_Direction_: Would you quote the material below from its first line through the line containing "return sections", exactly and with both ends included?

# Start of Data

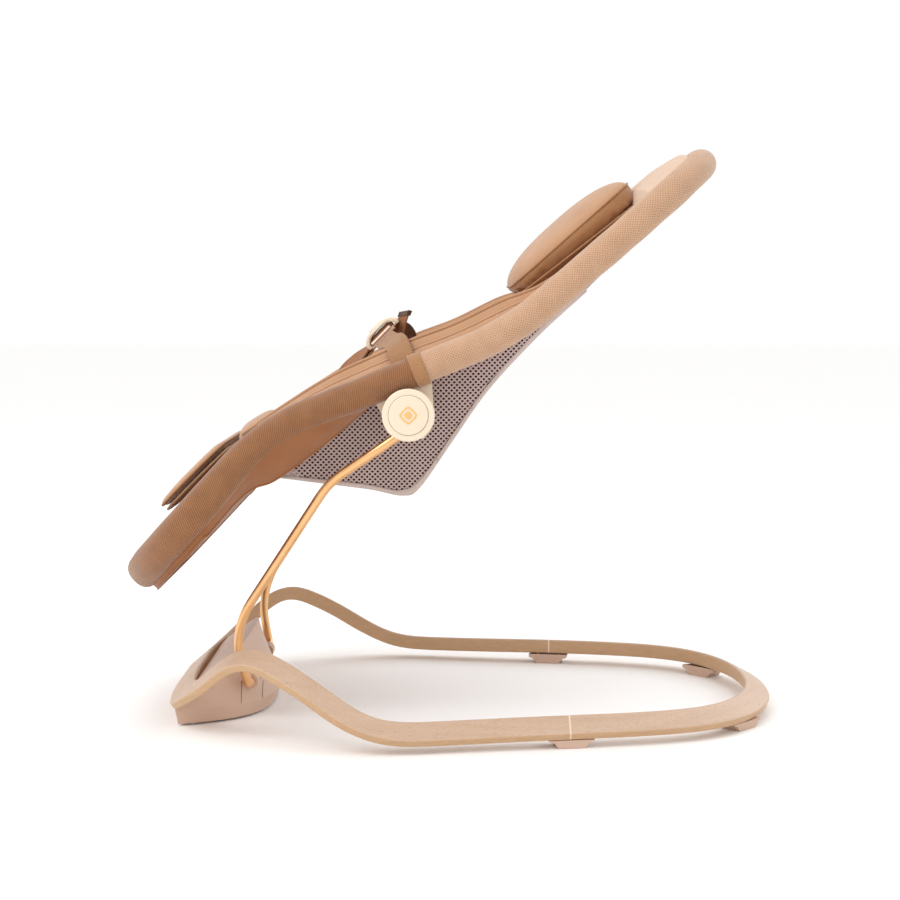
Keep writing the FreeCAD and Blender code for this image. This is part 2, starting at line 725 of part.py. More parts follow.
def bucket_sections(stations, thickness, part):
    """Flat quadrilaterals of one wall of the bucket at each station."""
    sections = []
    for top, bottom in stations:
        top = Vector(*top)
        bottom = Vector(*bottom)
        inward = Vector(0, -thickness, 0)
        if part == "side":
            sections.append([top, bottom, bottom + inward, top + inward])
        else:
            down = bottom - top
            down.y = 0
            lift = down.normalize() * -thickness
            left = Vector(bottom.x, -bottom.y + thickness + 0.4, bottom.z)
            right = Vector(bottom.x, bottom.y - thickness - 0.4, bottom.z)
            sections.append([left, right, right + lift, left + lift])
    return sections


def build_bucket():
    """Mesh sides, the panel of the seat's bottom and back, and the plain panel under the legs."""
    thick = dim("panel_thickness")
    for name, side in SIDES.items():
        panel = loft_strip(bucket_sections(BUCKET, thick, "side"))
        if side < 0:
            panel = panel.mirror(Vector(0, 0, 0), Vector(0, 1, 0))
        solid_feature("side_mesh_" + name, panel)
    back = loft_strip(bucket_sections(BUCKET, thick, "base"))
    slope = Vector(0.66, 0, -0.75) * thick
    head = []
    for x, y, z in HEAD_PANEL:
        inner = [Vector(x, -y, z) - slope, Vector(x, y, z) - slope]
        head.append([Vector(x, -y, z), Vector(x, y, z), inner[1], inner[0]])
    head[0] = [Vector(HEAD_PANEL[0][0] + 0.2, p.y, p.z) for p in head[0]]
    solid_feature("seat_base_panel", back)
    solid_feature("head_panel", loft_strip(head))
    solid_feature("under_panel", loft_strip(bucket_sections(FOOT_PANEL, thick, "base")))
    for name, side in SIDES.items():
        gusset = loft_strip(bucket_sections(FOOT_PANEL, thick, "side"))
        if side < 0:
            gusset = gusset.mirror(Vector(0, 0, 0), Vector(0, 1, 0))
        solid_feature("leg_gusset_" + name, gusset)


# Liner stations: raised edge (x, y, z), middle (x, z), and the trough's corner as its
# distance from the middle plane and its share of the way up from middle to edge
LINER = [
    ((-214, 122, 290), (-212, 277), (98, 0.3)),
    ((-176, 136, 316), (-171, 285), (112, 0.25)),
    ((-124, 142, 349), (-110, 262), (110, 0.07)),
    ((-80, 144, 370), (-66, 248), (103, 0.04)),
    ((-40, 144, 387), (-30, 262), (103, 0.05)),
    ((0, 144, 402), (6, 308), (108, 0.08)),
    ((45, 146, 424), (44, 356), (120, 0.1)),
    ((88, 150, 442), (86, 406), (130, 0.15)),
    ((150, 148, 490), (152, 474), (130, 0.25)),
    ((205, 124, 536), (207, 528), (100, 0.25)),
]


def build_liner():
    """Padded liner: a trough whose raised sides are sewn to it and rise over the tubes."""
    thick = dim("liner_thickness")
    seam_gap = 0.3
    floor = []
    wall = []
    for edge, middle, (corner_y, share) in LINER:
        edge = Vector(*edge)
        middle = Vector(middle[0], 0, middle[1])
        rise = Vector(edge.x - middle.x, 0, edge.z - middle.z)
        corner = middle + rise * share + Vector(0, corner_y, 0)
        up = Vector(rise).normalize() * thick
        side_in = Vector(0, -thick, 0)
        half = Vector(0, corner_y - thick - seam_gap, 0)
        centre = Vector(corner.x, 0, corner.z)
        floor.append([centre - half, centre + half, centre + half + up, centre - half + up])
        wall.append([edge, corner, corner + side_in, edge + side_in])
    solid_feature("seat_liner", loft_strip(floor))
    for name, side in SIDES.items():
        panel = loft_strip(wall)
        if side < 0:
            panel = panel.mirror(Vector(0, 0, 0), Vector(0, 1, 0))
        solid_feature("liner_side_" + name, panel)


def build_pads():
    """Leg pad and head pillow as plain rounded slabs."""
    leg_line = [(-291, 214), (-290, 224), (-282, 238), (-258, 262), (-237, 281), (-224, 289),
                (-217, 284), (-252, 250)]
    pillow_line = [(57, 441), (56, 446), (62, 460), (75, 477), (92, 492), (113, 511), (133, 525),
                   (146, 534), (159, 538), (171, 537), (179, 529), (178, 521), (120, 470), (80, 444)]
    for label, line, half in (("leg_pad", leg_line, 122.0), ("head_pillow", pillow_line, 108.0)):
        pad = doc.addObject("PartDesign::Body", label)
        sketch = outline_sketch(pad, label + "_profile", line, role="XZ_Plane")
        add_pad(pad, sketch, 2 * half, midplane=True)
        keep(pad, label)


# ---------------------------------------------------------------------------
# Harness
# ---------------------------------------------------------------------------
BUCKLE = Vector(-76, 0, 390)
BUCKLE_ALONG = Vector(0.70, 0, 0.714)
BUCKLE_UP = Vector(-0.714, 0, 0.70)


def ribbon(points, normals, width_dir, width, thickness):
    """Flat strap lofted through points, each with its own face normal and width direction."""
    sections = []
    for point, normal, across in zip(points, normals, width_dir):
        half = across * (width / 2)
        rise = normal * (thickness / 2)
        sections.append([point - half - rise, point + half - rise, point + half + rise, point - half + rise])
    return loft_strip(sections)


def build_harness():
    """Crotch strap, waist straps with their sliders, buckle, tongues and release button."""
    width = dim("webbing_width")
    thick = dim("webbing_thickness")
    frame = Placement(BUCKLE, Rotation(BUCKLE_ALONG, Vector(0, 1, 0), BUCKLE_UP, "XYZ"))

    shell = doc.addObject("PartDesign::Body", "buckle_body")
    outline = [(-20, -13), (-12, -18), (12, -18), (20, -13), (20, 13), (12, 18), (-12, 18), (-20, 13)]
    add_pad(shell, outline_sketch(shell, "buckle_outline", outline, lift=-4), 14.0)
    doc.recompute()
    window = circle_sketch_plain(shell, "buckle_window", 9.0, lift=10)
    add_pocket(shell, window, 4.0)
    shell.Placement = frame
    keep(shell, "buckle_body")

    button = doc.addObject("PartDesign::Body", "buckle_button")
    disc = circle_sketch_plain(button, "buckle_button_disc", 8.6, lift=8.2)
    add_pad(button, disc, 2.8)
    button.Placement = frame
    keep(button, "buckle_button")

    crotch = [Vector(-117, 0, 271.2), Vector(-112, 0, 300), Vector(-102, 0, 345),
              BUCKLE - BUCKLE_ALONG * 20.2]
    headings = [Vector(0.17, 0, 0.98), Vector(0.2, 0, 0.97), Vector(0.35, 0, 0.93), BUCKLE_ALONG]
    normals = [Vector(-h.z, 0, h.x).normalize() for h in headings]
    across = [Vector(0, 1, 0)] * 4
    solid_feature("crotch_strap", ribbon(crotch, normals, across, width, thick))

    for name, side in SIDES.items():
        def flip(x, y, z):
            return Vector(x, side * y, z)

        tongue = Part.makeBox(20, 13.5, 2.4, Vector(-10, 18.2 if side > 0 else -31.7, -1.2))
        solid_feature("buckle_tongue_" + name, tongue, frame)
        points = [BUCKLE + Vector(0, side * 32.0, 0), flip(-70, 90, 391), flip(-63, 130, 392),
                  flip(-59, 150, 388), flip(-58, 157, 376), flip(-58, 160, 362)]
        ahead = Vector(0.75, 0, 0.66)
        faces = [BUCKLE_UP, flip(-0.66, 0.05, 0.75), flip(-0.62, 0.25, 0.72), flip(-0.4, 0.75, 0.53),
                 flip(-0.1, 0.97, 0.2), flip(0, 1, 0.1)]
        wide = [BUCKLE_ALONG, ahead, ahead, Vector(0.86, 0, 0.5), Vector(0.92, 0, 0.38),
                Vector(0.93, 0, 0.37)]
        faces = [f.normalize() for f in faces]
        wide = [w.normalize() for w in wide]
        strap = ribbon(points, faces, wide, width, thick)
        solid_feature("waist_strap_" + name, strap)
        middle = flip(-74.2, 46, 390.3)
        slider = Part.makeBox(30, 12, 5, Vector(-15, -6, -2.5))
        hole = Part.makeBox(25.4, 20, 2.6, Vector(-12.7, -10, -1.3))
        slider = slider.cut(hole)
        turn = Rotation(BUCKLE_ALONG, Vector(0, 1, 0), BUCKLE_UP, "XYZ")
        solid_feature("strap_slider_" + name, slider, Placement(middle, turn))


# ---------------------------------------------------------------------------
# Assembly
# ---------------------------------------------------------------------------
front_ring = build_ring()
build_joiners()
build_housing(front_ring)
build_bushes()
build_feet()
foot_screw_places = [(98, 199), (122, 197), (279, 132)]
screw_group("foot_screws", [Vector(x, side * y, 2.6) for x, y in foot_screw_places for side in (-1, 1)], 12)
screw_group("housing_screws", [Vector(x, y, 4.4) for x in (-262, -226) for y in (-80, 80)], 20)
screw_group("ring_screws", [Vector(-271, y, 14) for y in (-60, -20, 20, 60)], 18)
build_support()
build_buttons()
build_frame()
build_hub_plates()
build_bucket()
build_liner()
build_pads()
build_harness()

doc.recompute()
faults = [o.Name for o in doc.Objects if {"Invalid", "Error"} & set(o.State)]
for node in nodes:
    if node.Shape.isNull() or not node.Shape.isValid() or not node.Shape.Solids:
        faults.append(node.Label)
if faults:
    raise RuntimeError("failed: " + ", ".join(faults))
os.makedirs("parts", exist_ok=True)
for node in nodes:
    node.Shape.exportStep("parts/%s.step" % node.Label)
whole = Part.makeCompound([node.Shape for node in nodes]).BoundBox
print(len(nodes), "nodes;", whole)
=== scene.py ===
"""Looks for the infant bouncer seat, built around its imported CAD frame.

Row frame in metres: +X towards the head end, +Y to the child's right, +Z up, floor at z = 0.
Shapes are written in millimetres and scaled by mm(); left is the y < 0 side, nearest the camera.
"""

import math

import bpy
from mathutils import Matrix, Vector, noise
from mathutils.bvhtree import BVHTree


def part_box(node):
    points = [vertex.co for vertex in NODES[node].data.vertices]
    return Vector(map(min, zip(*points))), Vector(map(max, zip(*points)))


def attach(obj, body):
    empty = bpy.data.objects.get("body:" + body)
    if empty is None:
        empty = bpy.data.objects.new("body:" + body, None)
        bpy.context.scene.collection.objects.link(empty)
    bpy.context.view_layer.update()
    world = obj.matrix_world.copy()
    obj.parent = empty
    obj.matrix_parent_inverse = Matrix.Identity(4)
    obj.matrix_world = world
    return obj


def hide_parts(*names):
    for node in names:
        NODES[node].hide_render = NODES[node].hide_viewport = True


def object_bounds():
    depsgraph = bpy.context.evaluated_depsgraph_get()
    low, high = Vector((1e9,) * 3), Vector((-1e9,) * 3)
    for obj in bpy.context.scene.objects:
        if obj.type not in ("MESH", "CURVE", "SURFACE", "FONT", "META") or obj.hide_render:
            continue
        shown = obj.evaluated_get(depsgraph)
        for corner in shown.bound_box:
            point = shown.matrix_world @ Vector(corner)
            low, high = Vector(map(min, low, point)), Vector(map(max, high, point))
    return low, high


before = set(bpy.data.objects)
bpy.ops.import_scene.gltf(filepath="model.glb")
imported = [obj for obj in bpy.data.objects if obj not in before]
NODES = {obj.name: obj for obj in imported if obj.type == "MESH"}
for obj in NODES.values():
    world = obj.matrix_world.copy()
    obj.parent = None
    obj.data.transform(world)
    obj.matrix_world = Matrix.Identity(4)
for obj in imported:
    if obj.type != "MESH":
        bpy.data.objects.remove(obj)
cad_box = [list(corner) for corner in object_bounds()]
SIDES = {"left": -1, "right": 1}
CLOTH_MAP = "cloth"
WHITE = (1.0, 1.0, 1.0, 1.0)
BLACK = (0.0, 0.0, 0.0, 1.0)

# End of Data

_Result for this exercise_:
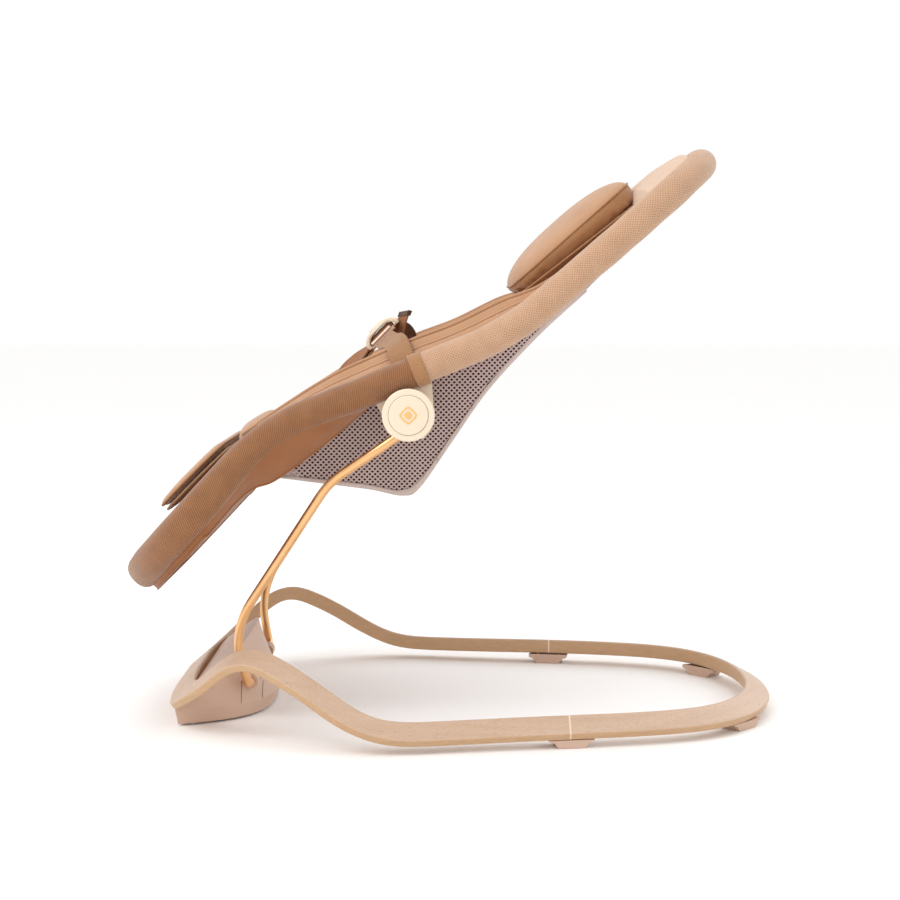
Keep writing the FreeCAD and Blender code for this image. This is part 2, starting at line 725 of part.py. More parts follow.
def bucket_sections(stations, thickness, part):
    """Flat quadrilaterals of one wall of the bucket at each station."""
    sections = []
    for top, bottom in stations:
        top = Vector(*top)
        bottom = Vector(*bottom)
        inward = Vector(0, -thickness, 0)
        if part == "side":
            sections.append([top, bottom, bottom + inward, top + inward])
        else:
            down = bottom - top
            down.y = 0
            lift = down.normalize() * -thickness
            left = Vector(bottom.x, -bottom.y + thickness + 0.4, bottom.z)
            right = Vector(bottom.x, bottom.y - thickness - 0.4, bottom.z)
            sections.append([left, right, right + lift, left + lift])
    return sections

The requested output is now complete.